Oleh: Luluk Nur Hamidah, M.Si,.MPA

Perempuan memiliki posisi penting dalam lintas sektor. pengarus utamaan peran perempuan di dalam narasi pembangunan kerapkali didereduksi pada persoalan ruang-ruang publik yang erat kelindan dengan isu-isu di kawasan urban. Padahal jangkauan arus utama narasi gender tidak terbatas kerangka geografis tertentu. Hal itu berdasarkan pada hipotesis ‘keadilan gender hadir di semua ruang sepanjang problem kerentanan itu ada’. Keberadaan perempuan sangat signifikan bagi pertumbuhan pembangunan terutama di kawasan pedesaan yang erat kaitannya dengan corak produksi pertanian.
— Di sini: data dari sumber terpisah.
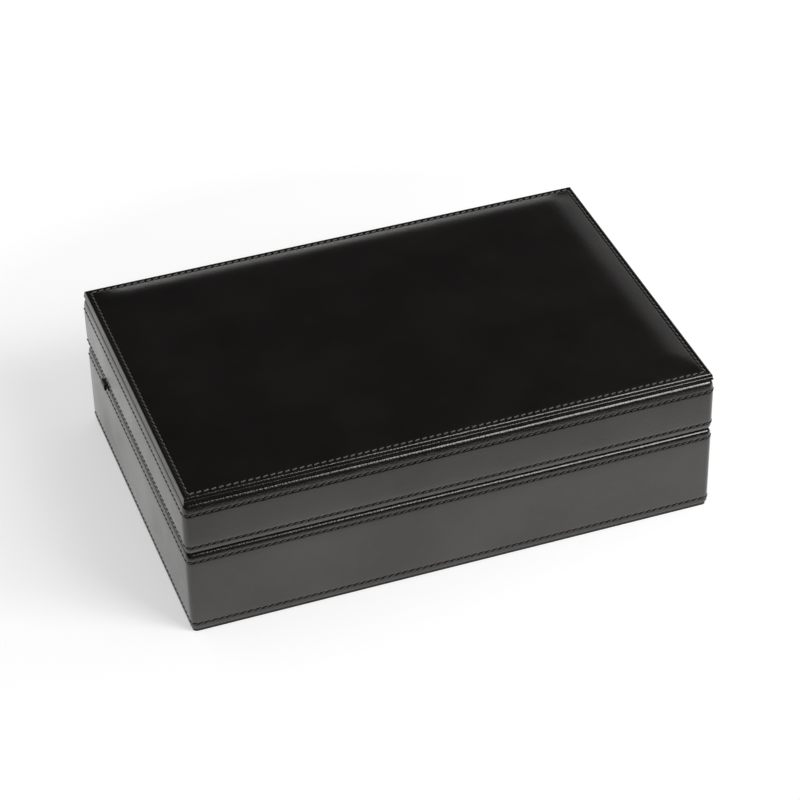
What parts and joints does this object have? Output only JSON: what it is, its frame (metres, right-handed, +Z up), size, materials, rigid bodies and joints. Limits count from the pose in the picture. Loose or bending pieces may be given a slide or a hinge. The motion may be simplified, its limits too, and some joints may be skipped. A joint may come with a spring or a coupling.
{
  "type": "stationery box",
  "caption": "Shallow rectangular box covered in stitched black leather, with a padded lid hinged at the back and ribbon stays.",
  "frame": {"origin": "middle of the flat face that the box stands on", "axes": "+X along the long front edge, to the right as seen from the front; +Y towards the hinged back; +Z up"},
  "size_m": [0.3032, 0.2065, 0.094],
  "materials": {
    "wall_leather": "smooth, semi-gloss black",
    "panel_leather": "smooth, semi-gloss black, padded and stitched",
    "bottom_cover": "matt black",
    "board": "raw fibreboard",
    "card": "raw card",
    "foam": "open foam",
    "lining": "suede-like nap",
    "brass": "polished",
    "ribbon": "woven ribbon",
    "thread": "twisted waxed thread"
  },
  "bodies": {
    "base": {"base_bottom_cover": "bottom_cover", "base_floor_board": "board", "base_front_board": "board", "base_back_board": "board", "base_left_board": "board", "base_right_board": "board", "base_wall_leather": "wall_leather", "base_wall_lining": "lining", "base_floor_pad": "lining", "left_hinge_base_leaf": "brass", "right_hinge_base_leaf": "brass", "left_hinge_pin": "brass", "right_hinge_pin": "brass", "base_hinge_screws": "brass", "base_stay_tacks": "brass", "left_stay_ribbon": "ribbon", "right_stay_ribbon": "ribbon"},
    "lid": {"lid_top_board": "board", "lid_front_board": "board", "lid_back_board": "board", "lid_left_board": "board", "lid_right_board": "board", "lid_wall_leather": "wall_leather", "lid_wall_lining": "lining", "lid_ceiling_pad": "lining", "lid_filler_card": "card", "lid_panel_backing": "panel_leather", "lid_panel_foam": "foam", "lid_panel_leather": "panel_leather", "left_hinge_lid_leaf": "brass", "right_hinge_lid_leaf": "brass", "lid_hinge_screws": "brass", "lid_stay_tacks": "brass"}
  },
  "joints": [
    {"name": "lid_hinge", "type": "hinge", "parent": "base", "child": "lid", "pos_m": [0, 0.102, 0.0532], "axis": [-1, 0, 0], "range_deg": [0, 100], "deforming": ["left_stay_ribbon", "right_stay_ribbon"]}
  ]
}
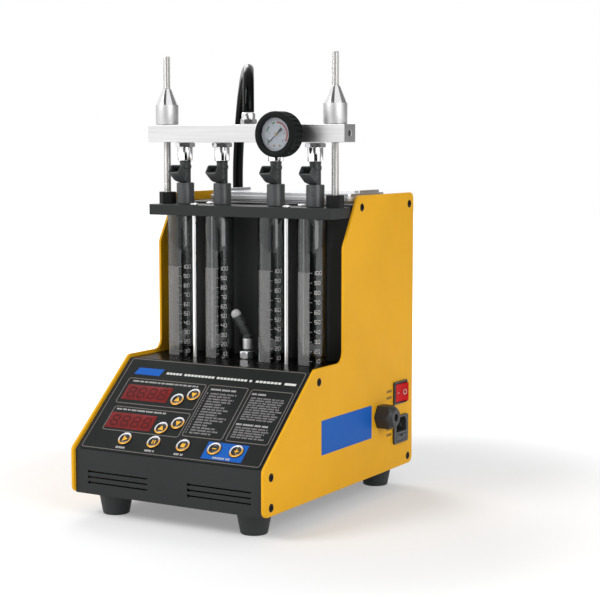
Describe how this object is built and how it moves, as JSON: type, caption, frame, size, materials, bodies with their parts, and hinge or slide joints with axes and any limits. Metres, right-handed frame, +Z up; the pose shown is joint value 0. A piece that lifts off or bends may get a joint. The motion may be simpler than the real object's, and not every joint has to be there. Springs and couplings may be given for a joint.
{
  "type": "fuel injector cleaner and tester",
  "caption": "Bench machine that tests and cleans fuel injectors, with a sloped console, glass tubes under a fuel rail with a gauge, and a covered ultrasonic bath.",
  "frame": {"origin": "middle of the outline, on the surface under the feet", "axes": "+Z up, front and control face towards -Y, mains inlet on the +X side"},
  "size_m": [0.2554, 0.3144, 0.47],
  "materials": {
    "yellow_paint": "satin powder coat",
    "black_paint": "satin powder coat",
    "overlay_film": "matte printed film",
    "dark_plastic": "matte",
    "button_plastic": "gloss with a metallic ring",
    "grey_plastic": "matte",
    "red_plastic": "gloss",
    "rubber": "matte",
    "chrome": "polished",
    "steel": "brushed",
    "aluminium": "satin",
    "glass": "clear",
    "board_green": "circuit board with red display windows"
  },
  "bodies": {
    "cabinet": {"side_panel_left": "yellow_paint", "side_panel_right": "yellow_paint", "front_shell": "black_paint", "rear_cover": "black_paint", "bath_tub": "steel", "foot_front_left": "rubber", "foot_front_right": "rubber", "foot_back_left": "rubber", "foot_back_right": "rubber", "control_overlay": "overlay_film", "control_board": "board_green", "tube_seat": "dark_plastic", "tube_1": "glass", "tube_2": "glass", "tube_3": "glass", "tube_4": "glass", "stay_rod_1": "chrome", "stay_rod_2": "chrome", "stay_rod_3": "chrome", "stay_rod_4": "chrome", "clamp_bar": "black_paint", "stud_left": "steel", "stud_right": "steel", "injector_1": "grey_plastic", "injector_2": "grey_plastic", "injector_3": "grey_plastic", "injector_4": "grey_plastic", "drain_valve": "chrome", "hose": "rubber", "rocker_frame": "dark_plastic", "mains_inlet": "dark_plastic", "signal_socket": "dark_plastic", "fluid_tank": "steel", "fuel_pump": "steel", "power_supply": "aluminium"},
    "rail": {"fuel_rail": "aluminium", "injector_cup_1": "chrome", "injector_cup_2": "chrome", "injector_cup_3": "chrome", "injector_cup_4": "chrome", "gauge_boot": "rubber", "gauge_case": "dark_plastic", "gauge_lens": "glass", "hose_fitting": "chrome"},
    "nut_left": {"clamp_nut_left": "chrome"},
    "nut_right": {"clamp_nut_right": "chrome"},
    "needle": {"gauge_needle": "dark_plastic"},
    "lever": {"drain_lever": "dark_plastic"},
    "lid": {"bath_lid": "steel"},
    "rocker": {"rocker_key": "red_plastic"},
    "drawer": {"fuse_drawer": "dark_plastic"},
    "pulse_up": {"button_pulse_up": "button_plastic"},
    "pulse_down": {"button_pulse_down": "button_plastic"},
    "time_up": {"button_time_up": "button_plastic"},
    "time_down": {"button_time_down": "button_plastic"},
    "start": {"button_start": "button_plastic"},
    "pause": {"button_pause": "button_plastic"},
    "stop": {"button_stop": "button_plastic"},
    "pressure_minus": {"button_pressure_minus": "button_plastic"},
    "pressure_plus": {"button_pressure_plus": "button_plastic"}
  },
  "joints": [
    {"name": "rail_lift", "type": "slide", "parent": "cabinet", "child": "rail", "axis": [0, 0, 1], "range_m": [0, 0.025], "deforming": ["hose"]},
    {"name": "nut_left_turn", "type": "hinge", "parent": "rail", "child": "nut_left", "pos_m": [-0.1109, 0.0007, 0.3973], "axis": [0, 0, 1], "continuous": true},
    {"name": "nut_right_turn", "type": "hinge", "parent": "rail", "child": "nut_right", "pos_m": [0.0963, 0.0007, 0.3973], "axis": [0, 0, 1], "continuous": true},
    {"name": "needle_sweep", "type": "hinge", "parent": "rail", "child": "needle", "pos_m": [0.0497, -0.0426, 0.3867], "axis": [0, 1, 0], "range_deg": [0, 270], "stiffness_Nm_per_rad": 0.0005, "springref_deg": -11.46},
    {"name": "drain_turn", "type": "hinge", "parent": "cabinet", "child": "lever", "pos_m": [-0.0063, -0.0036, 0.173], "axis": [0, 0, 1], "range_deg": [0, 90]},
    {"name": "lid_lift", "type": "slide", "parent": "cabinet", "child": "lid", "axis": [0, 0, 1], "range_m": [0, 0.03]},
    {"name": "rocker_tilt", "type": "hinge", "parent": "cabinet", "child": "rocker", "pos_m": [0.1041, 0.1257, 0.1066], "axis": [0, 0, 1], "range_deg": [0, 20]},
    {"name": "drawer_slide", "type": "slide", "parent": "cabinet", "child": "drawer", "axis": [1, 0, 0], "range_m": [0, 0.012]},
    {"name": "pulse_up_press", "type": "slide", "parent": "cabinet", "child": "pulse_up", "axis": [0, 0.6565, -0.7543], "range_m": [0, 0.001], "stiffness_N_per_m": 600, "springref_m": -0.001},
    {"name": "pulse_down_press", "type": "slide", "parent": "cabinet", "child": "pulse_down", "axis": [0, 0.6565, -0.7543], "range_m": [0, 0.001], "stiffness_N_per_m": 600, "springref_m": -0.001},
    {"name": "time_up_press", "type": "slide", "parent": "cabinet", "child": "time_up", "axis": [0, 0.6565, -0.7543], "range_m": [0, 0.001], "stiffness_N_per_m": 600, "springref_m": -0.001},
    {"name": "time_down_press", "type": "slide", "parent": "cabinet", "child": "time_down", "axis": [0, 0.6565, -0.7543], "range_m": [0, 0.001], "stiffness_N_per_m": 600, "springref_m": -0.001},
    {"name": "start_press", "type": "slide", "parent": "cabinet", "child": "start", "axis": [0, 0.6565, -0.7543], "range_m": [0, 0.001], "stiffness_N_per_m": 600, "springref_m": -0.001},
    {"name": "pause_press", "type": "slide", "parent": "cabinet", "child": "pause", "axis": [0, 0.6565, -0.7543], "range_m": [0, 0.001], "stiffness_N_per_m": 600, "springref_m": -0.001},
    {"name": "stop_press", "type": "slide", "parent": "cabinet", "child": "stop", "axis": [0, 0.6565, -0.7543], "range_m": [0, 0.001], "stiffness_N_per_m": 600, "springref_m": -0.001},
    {"name": "pressure_minus_press", "type": "slide", "parent": "cabinet", "child": "pressure_minus", "axis": [0, 0.6565, -0.7543], "range_m": [0, 0.001], "stiffness_N_per_m": 600, "springref_m": -0.001},
    {"name": "pressure_plus_press", "type": "slide", "parent": "cabinet", "child": "pressure_plus", "axis": [0, 0.6565, -0.7543], "range_m": [0, 0.001], "stiffness_N_per_m": 600, "springref_m": -0.001}
  ]
}
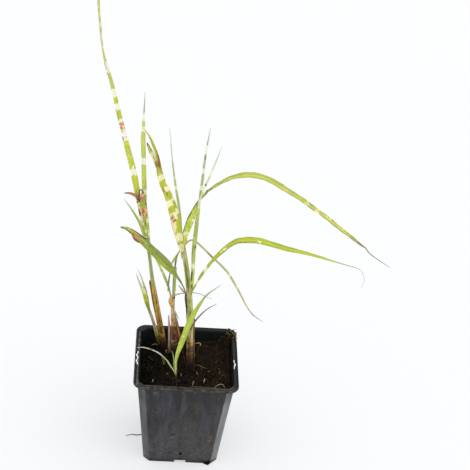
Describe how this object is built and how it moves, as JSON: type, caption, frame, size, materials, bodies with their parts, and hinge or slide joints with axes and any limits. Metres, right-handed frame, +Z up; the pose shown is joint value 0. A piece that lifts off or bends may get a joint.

Kendati demikian keberadaan perempuan selalu rentan dalam relasi sosial dan ekonomi.

Membincang posisi perempuan dalam sektor perdesaan merupakan tema yang sangat sepesifik dan tipikal. Di mana peran ganda perempuan kerapkali dijumpai. “Perempuan yang bekerja di luar rumah tidak berkurang beban pekerjaan rumah tangga dan pemeliharaan anggota keluarganya; perempuan yang memasak, mencuci, memandikan anak, mengurus suami; berangkat kerja setelah urusan-urusan rumah tangga diselesaikan terlebih dahulu, dan sepulang kerja melanjutkan pekerjaan serupa” (Ariane, 2014). Beban ganda perempuan, dalam prespektif gender, bukan lah sesautu yang ada dan hadir begitu saja. Bukan pula sebuah keniscayaan dalam perjalanan panjang sejarah manusia. Persoalan demikian bertaut dengan relasi sosial yang meniscayakan kontrol dan subordinasi terhadap posisi perempuan. Dalam ungkapan Beauvoir “One is not born a woman, but becomes one”.

Peran ganda yang ada pada perempuan kerapkali menjadi faktor yang signifikan dalam proses domestifikasi perempuan dari peran pentingnya untuk terlibat dan berpartisipasi di ruang publik. Hal ini akan kontras terlihat apabila, kita secara reflektiif-analitis membandingkan kehadiran perempuan dan laki-laki, khususnya dalam konteks pertanian di perdesaan. Kerentanan perempuan di pedesaan Indonesia, berlangsung dalam dua struktur sosial yang patriarkis. Pertama: sistem sosial yang dilanggengkan melalui bentuk-bentuk kebudayaan dan kosmologis yang mengindahkan peran laki-laki daripada peran perempuan. Kedua, sistem pembangunan negara Indonesia yang bercorak neo-liberal.  Keduanya bukan lah hal yang nisacaya terjadi dengan sendirinya, kedua hal tersebut merupakan produk manusia dalam perjalanansejarahnya. Akan tetapi, khusus tipikal perdesaaan sturktur sosial yang ditopang oleh agenda ekonomi-global lebih parah dan sangat signifikan bagi pembentukan status kerentanan bagi perempuan. Seperti yang dialami oleh kebanyakan petani di Indonesia saat ini akibat perombakan struktur pembangunan mengadopsi pendekatan yang sangat kapitalistik dan penetrasi yang diakibatkannya di wilayah pedesaan.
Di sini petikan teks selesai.